Aim - Only lines holding the string "update" are wanted; copy each one from the material.

*****

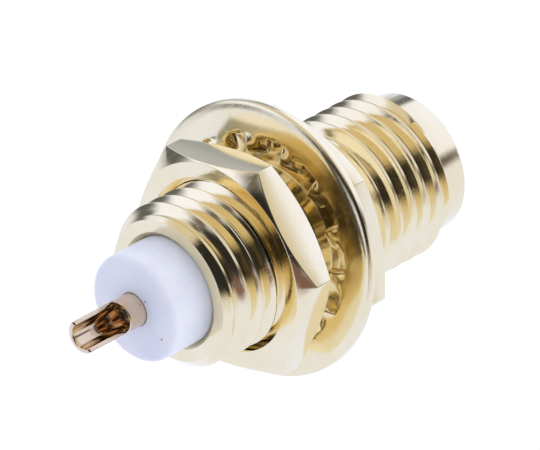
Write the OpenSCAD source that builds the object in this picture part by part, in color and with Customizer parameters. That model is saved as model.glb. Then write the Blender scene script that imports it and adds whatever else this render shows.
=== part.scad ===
// Bulkhead coaxial jack with a rear solder cup, its hex nut and its toothed lock washer.
//
// All sizes are in millimetres. The jack stands on its mating mouth: Z = 0 is the mouth's
// end face, the axis runs up +Z, and the solder cup points up. The shell is one turned
// piece: pilot, mating thread, hex flange and bulkhead thread. The 1/4-36 threads are
// drawn as plain cylinders of their major diameter, with true end chamfers and reliefs.

/* [Shell] */
// Major diameter of both 1/4-36 threads
thread_d = 6.25; // [5.80:0.05:7.50]
// Height of the hex flange's lower face above the mouth
flange_z = 5.80; // [5.20:0.05:8.00]
// Thickness of the hex flange
flange_t = 1.35; // [0.80:0.05:2.50]
// Hex flange, across flats
flange_af = 8.00; // [7.60:0.10:10.00]
// Length of the bulkhead thread behind the flange
rear_len = 5.63; // [4.70:0.01:10.00]
// Pilot diameter at the mouth
pilot_d = 5.28; // [5.20:0.02:5.48]
// Length of the unthreaded pilot
pilot_len = 1.08; // [0.40:0.02:1.14]

/* [Bore] */
// Counterbore of the mating mouth
mouth_bore_d = 4.62; // [4.60:0.01:4.67]
// Depth of the counterbore, to the reference plane
mouth_bore_depth = 1.93; // [1.88:0.01:1.98]
// Width of the countersink at the rear mouth
rear_csk = 0.16; // [0.05:0.01:0.25]

/* [Insulator] */
// Diameter of the insulator rod
insulator_d = 4.16; // [4.00:0.02:4.30]
// How far the insulator stands out of the rear
insulator_out = 1.77; // [0.50:0.01:6.00]
// Radius on the insulator's outer edge
insulator_edge_r = 0.22; // [0.05:0.01:0.50]

/* [Contact] */
// Outer diameter of the centre contact
contact_d = 1.27; // [1.20:0.01:1.35]
// Bore of the spring socket, for a 0.92 pin
socket_bore_d = 0.95; // [0.92:0.01:1.00]
// Depth of the socket bore
socket_depth = 2.90; // [2.20:0.05:3.50]
// Length of the slots that make the four tines
tine_len = 2.20; // [1.50:0.05:2.80]
// Width of each slot
tine_slot = 0.13; // [0.08:0.01:0.16]
// Length of the contact that stands out of the insulator
cup_len = 2.64; // [1.80:0.01:6.00]
// Length of the cup that is milled open to one side
cup_open_len = 1.85; // [1.00:0.01:4.00]
// Bore of the solder cup
cup_bore_d = 0.93; // [0.80:0.01:1.00]
// Depth of the solder cup, from its tip
cup_depth = 2.30; // [1.20:0.05:4.00]

/* [Nut] */
// Nut, across flats
nut_af = 8.00; // [7.60:0.10:10.00]
// Nut thickness
nut_t = 1.65; // [1.20:0.05:3.00]
// Turn of the nut about the axis, in degrees
nut_turn = 26; // [0:1:59]
// Angle of the chamfers on the hex corners
hex_chamfer = 30; // [15:1:40]

/* [Lock washer] */
// Outer diameter
washer_d = 10.40; // [9.00:0.10:14.00]
// Sheet thickness
washer_t = 0.32; // [0.20:0.01:0.60]
// Diameter of the circle the teeth grow from
washer_root_d = 8.00; // [7.60:0.05:10.00]
// Number of teeth
tooth_count = 14; // [8:1:18]
// Twist of each tooth about its own radius, in degrees
tooth_twist = 20; // [8:1:30]
// Width of a tooth at its root
tooth_root_w = 1.05; // [0.60:0.01:1.60]
// Width of a tooth at its tip
tooth_tip_w = 0.72; // [0.40:0.01:1.20]
// Lean of the loose washer on the thread, in degrees
washer_lean = 6.45; // [0:0.05:8]
// Direction of the lean: where the washer meets the flange, in degrees
washer_lean_dir = 24.4; // [0:0.1:360]

/* [Hidden] */

// Fits between the pieces, on the radius
fit_gap = 0.01;         // pieces pressed or cemented together
thread_gap = 0.05;      // nut on the bulkhead thread
washer_gap = 0.23;      // washer teeth round the thread
seat_gap = 0.01;        // pieces that rest against each other

// Threads, 36 to the inch
pitch = 25.4 / 36;
thread_depth = 0.6134 * pitch;
relief_d = thread_d - 2 * thread_depth - 0.04;
relief_w = 0.55;
end_chamfer = 0.40;

// Heights above the mouth
flange_top = flange_z + flange_t;
rear_z = flange_top + rear_len;
insulator_top = rear_z + insulator_out;
contact_top = insulator_top + cup_len;

// Hexagons: radius over the corners of a hexagon of a given width across flats
function corner_r(af) = af / 2 / cos(30);

// The leaning washer touches the flange with one tooth and the nut with the opposite one.
// Its reach is how far it stands to either side of its own centre, along the axis.
tooth_tip_r = thread_d / 2 + washer_gap;
tooth_full_r = washer_root_d / 2 - 0.45 * (washer_root_d / 2 - tooth_tip_r);
tooth_reach = tooth_half_w(tooth_full_r) * sin(tooth_twist) + washer_t / 2 * cos(tooth_twist);
washer_reach = tooth_full_r * sin(washer_lean) + tooth_reach * cos(washer_lean);
washer_z = flange_top + seat_gap + washer_reach;
washer_shift = 0.08;    // it hangs a little off the axis
nut_z = washer_z + washer_reach + seat_gap;

gold = [0.83, 0.71, 0.47];
rose_gold = [0.72, 0.52, 0.36];
ptfe = [0.86, 0.87, 0.94];

// Turned blank that trims the corners of a hexagon at both faces
module hex_trim(af, t) {
    flat_r = 0.985 * af / 2;
    top_r = corner_r(af) + 0.2;
    drop = (top_r - flat_r) * tan(hex_chamfer);
    rotate_extrude($fn = 96)
        polygon([
            [0, 0],
            [flat_r, 0],
            [top_r, drop],
            [top_r, t - drop],
            [flat_r, t],
            [0, t]
        ]);
}

// A hexagonal block with turned corner chamfers, standing on Z = 0
module hex_block(af, t) {
    intersection() {
        cylinder(h = t, r = corner_r(af), $fn = 6);
        hex_trim(af, t);
    }
}

// Outline of the turned shell outside the flange, as a half section
module shell_turned_outline() {
    thread_r = thread_d / 2;
    root_r = relief_d / 2;
    mouth_edge = 0.12;
    thread_z = pilot_len;
    lead = thread_r - pilot_d / 2;
    polygon([
        [0, 0],
        [pilot_d / 2 - mouth_edge, 0],
        [pilot_d / 2, mouth_edge],
        [pilot_d / 2, thread_z],
        [thread_r, thread_z + lead * 0.6],
        [thread_r, flange_z - relief_w - thread_depth],
        [root_r, flange_z - relief_w],
        [root_r, flange_top + relief_w],
        [thread_r, flange_top + relief_w + thread_depth],
        [thread_r, rear_z - end_chamfer],
        [thread_r - end_chamfer, rear_z],
        [0, rear_z]
    ]);
}

// Bore of the shell, as a half section that runs past both ends
module shell_bore_outline() {
    rod_r = insulator_d / 2 + fit_gap;
    past = 1;
    polygon([
        [0, -past],
        [mouth_bore_d / 2, -past],
        [mouth_bore_d / 2, mouth_bore_depth],
        [rod_r, mouth_bore_depth],
        [rod_r, rear_z - rear_csk],
        [rod_r + rear_csk + past, rear_z + past],
        [0, rear_z + past]
    ]);
}

// One turned piece: pilot, mating thread, hex flange and bulkhead thread
module shell() {
    color(gold)
        difference() {
            union() {
                rotate_extrude($fn = 96)
                    shell_turned_outline();
                translate([0, 0, flange_z])
                    hex_block(flange_af, flange_t);
            }
            rotate_extrude($fn = 96)
                shell_bore_outline();
        }
}

// Insulator rod from the reference plane to beyond the rear of the shell
module insulator() {
    r = insulator_d / 2;
    e = insulator_edge_r;
    hole_r = contact_d / 2 + fit_gap;
    tine_r = hole_r + 0.05;
    color(ptfe)
        difference() {
            rotate_extrude($fn = 96)
                union() {
                    polygon([
                        [0, mouth_bore_depth],
                        [r, mouth_bore_depth],
                        [r, insulator_top - e],
                        [r - e, insulator_top - e],
                        [r - e, insulator_top],
                        [0, insulator_top]
                    ]);
                    translate([r - e, insulator_top - e])
                        intersection() {
                            circle(r = e, $fn = 48);
                            square(e);
                        }
                }
            translate([0, 0, mouth_bore_depth - 1])
                cylinder(h = insulator_top - mouth_bore_depth + 2, r = hole_r, $fn = 64);
            translate([0, 0, mouth_bore_depth - 1])
                cylinder(h = tine_len + 1.3, r = tine_r, $fn = 64);
        }
}

// Slots that split the socket end into four spring tines
module tine_slots() {
    for (a = [0, 90])
        rotate([0, 0, 45 + a])
            translate([-contact_d, -tine_slot / 2, mouth_bore_depth - 1])
                cube([2 * contact_d, tine_slot, tine_len + 1]);
}

// The side of the solder cup that is milled away, facing +X
module cup_opening() {
    open_z = contact_top - cup_open_len;
    translate([0, -contact_d, open_z])
        cube([2 * contact_d, 2 * contact_d, cup_open_len + 1]);
}

// Turned blank of the contact, with a chamfered nose and a broken edge at the tip
module contact_blank() {
    r = contact_d / 2;
    nose = 0.10;
    tip = 0.05;
    translate([0, 0, mouth_bore_depth])
        cylinder(h = nose, r1 = r - nose, r2 = r, $fn = 64);
    translate([0, 0, mouth_bore_depth + nose])
        cylinder(h = contact_top - mouth_bore_depth - nose - tip, r = r, $fn = 64);
    translate([0, 0, contact_top - tip])
        cylinder(h = tip, r1 = r, r2 = r - tip, $fn = 64);
}

// Drilled bore with a conical bottom: its mouth is on Z = 0 and it runs down
module drilled(r, depth) {
    cone = 0.5 * r;
    web_r = 0.12 * r;   // the drill's web leaves a small flat
    translate([0, 0, -depth])
        cylinder(h = depth + 1, r = r, $fn = 64);
    translate([0, 0, -depth - cone])
        cylinder(h = cone, r1 = web_r, r2 = r, $fn = 64);
}

// Centre contact: slotted spring socket at the mouth, half-open solder cup at the rear
module contact() {
    lead_in = 0.05;
    socket_r = socket_bore_d / 2;
    color(rose_gold)
        difference() {
            contact_blank();
            translate([0, 0, mouth_bore_depth])
                rotate([180, 0, 0])
                    drilled(socket_r, socket_depth);
            translate([0, 0, mouth_bore_depth - 1])
                cylinder(h = 1 + lead_in, r1 = socket_r + 1 + lead_in, r2 = socket_r, $fn = 64);
            translate([0, 0, contact_top])
                drilled(cup_bore_d / 2, cup_depth);
            tine_slots();
            cup_opening();
        }
}

// Hex nut on the bulkhead thread, with turned corners and countersunk bore
module nut() {
    bore_r = thread_d / 2 + thread_gap;
    csk = 0.20;
    past = 1;
    color(gold)
        translate([0, 0, nut_z])
            difference() {
                rotate([0, 0, nut_turn])
                    hex_block(nut_af, nut_t);
                rotate_extrude($fn = 96)
                    polygon([
                        [0, -past],
                        [bore_r + csk + past, -past],
                        [bore_r, csk],
                        [bore_r, nut_t - csk],
                        [bore_r + csk + past, nut_t + past],
                        [0, nut_t + past]
                    ]);
            }
}

// Half width of a tooth at radius r
function tooth_half_w(r) =
    let (root_r = washer_root_d / 2)
    (tooth_tip_w + (tooth_root_w - tooth_tip_w) * (r - tooth_tip_r) / (root_r - tooth_tip_r)) / 2;

// One length of a tooth, from radius r0 out to r1, turned about its own radius
module tooth_length(r0, r1, turn) {
    w0 = tooth_half_w(r0);
    w1 = tooth_half_w(r1);
    rotate([turn, 0, 0])
        translate([0, 0, -washer_t / 2])
            linear_extrude(height = washer_t)
                polygon([[r0, -w0], [r1, -w1], [r1, w1], [r0, w0]]);
}

// A twisted tooth: the twist grows from the root to the tip
module tooth() {
    root_r = washer_root_d / 2;
    span = root_r - tooth_tip_r;
    lap = 0.02;
    tooth_length(root_r - 0.22 * span, root_r + 0.12, tooth_twist * 0.30);
    tooth_length(root_r - 0.45 * span, root_r - 0.22 * span + lap, tooth_twist * 0.70);
    tooth_length(tooth_tip_r, root_r - 0.45 * span + lap, tooth_twist);
}

// Flat washer with internal twisted teeth, centred on the origin
module toothed_washer() {
    edge = 0.08;
    r = washer_d / 2;
    t = washer_t;
    union() {
        rotate_extrude($fn = 120)
            polygon([
                [washer_root_d / 2, -t / 2],
                [r - edge, -t / 2],
                [r, -t / 2 + edge],
                [r, t / 2 - edge],
                [r - edge, t / 2],
                [washer_root_d / 2, t / 2]
            ]);
        for (k = [0 : tooth_count - 1])
            rotate([0, 0, k * 360 / tooth_count])
                tooth();
    }
}

// The loose washer: it leans on the thread between the flange and the nut
module lock_washer() {
    color(gold)
        translate([0, washer_shift, washer_z])
            rotate([0, 0, washer_lean_dir])
                rotate([0, washer_lean, 0])
                    rotate([0, 0, 3.6 - washer_lean_dir])
                        toothed_washer();
}

shell();
insulator();
contact();
nut();
lock_washer();
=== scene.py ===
"""The look of a coaxial bulkhead jack: shell, insulator, contact, nut and lock washer.

Sizes in the classes below are in millimetres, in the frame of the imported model: the axis is +Z,
the mating mouth is at Z = 0 and the solder cup points up. Meshes are put into the scene in metres.
"""

import logging
import math
from dataclasses import dataclass, field
from enum import Enum
from typing import Callable, Sequence

import bmesh
import bpy
import numpy as np
from mathutils import Matrix, Vector


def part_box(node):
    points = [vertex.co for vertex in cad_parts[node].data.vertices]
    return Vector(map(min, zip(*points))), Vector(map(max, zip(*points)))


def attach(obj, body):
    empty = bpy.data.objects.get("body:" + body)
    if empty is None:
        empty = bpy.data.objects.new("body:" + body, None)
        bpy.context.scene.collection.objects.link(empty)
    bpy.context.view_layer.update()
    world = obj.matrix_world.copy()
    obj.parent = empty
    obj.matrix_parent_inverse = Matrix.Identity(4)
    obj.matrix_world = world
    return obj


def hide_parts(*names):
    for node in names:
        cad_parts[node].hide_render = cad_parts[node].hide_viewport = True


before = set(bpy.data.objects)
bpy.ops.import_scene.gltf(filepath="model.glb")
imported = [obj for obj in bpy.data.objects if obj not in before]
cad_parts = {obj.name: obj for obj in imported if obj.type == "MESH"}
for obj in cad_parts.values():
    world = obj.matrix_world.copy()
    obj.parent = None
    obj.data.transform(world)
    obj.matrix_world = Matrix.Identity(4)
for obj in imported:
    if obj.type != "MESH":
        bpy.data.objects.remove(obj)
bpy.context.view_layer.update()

Array = np.ndarray
MM = 0.001
PITCH = 25.4 / 36
TURN = 2.0 * math.pi
WELD_M = 2e-7
SHORT_EDGE_M = 1e-7
NEAR_ONE = 0.9999
MOST_SETBACK = 0.45
LOG = logging.getLogger("jack")


# ---------------------------------------------------------------- mesh tools


def cad_range(node: str) -> tuple[float, float]:
    """Lowest and highest Z of a CAD node, in millimetres."""
    low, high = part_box(node)
    return low.z / MM, high.z / MM


def smoothstep(t: Array) -> Array:
    """Cubic ease from 0 to 1: 3t^2 - 2t^3, with t held between 0 and 1."""
    t = np.clip(t, 0.0, 1.0)
    return t * t * (3.0 - 2.0 * t)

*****

Exercise output -
    bpy.context.view_layer.update()
bpy.context.view_layer.update()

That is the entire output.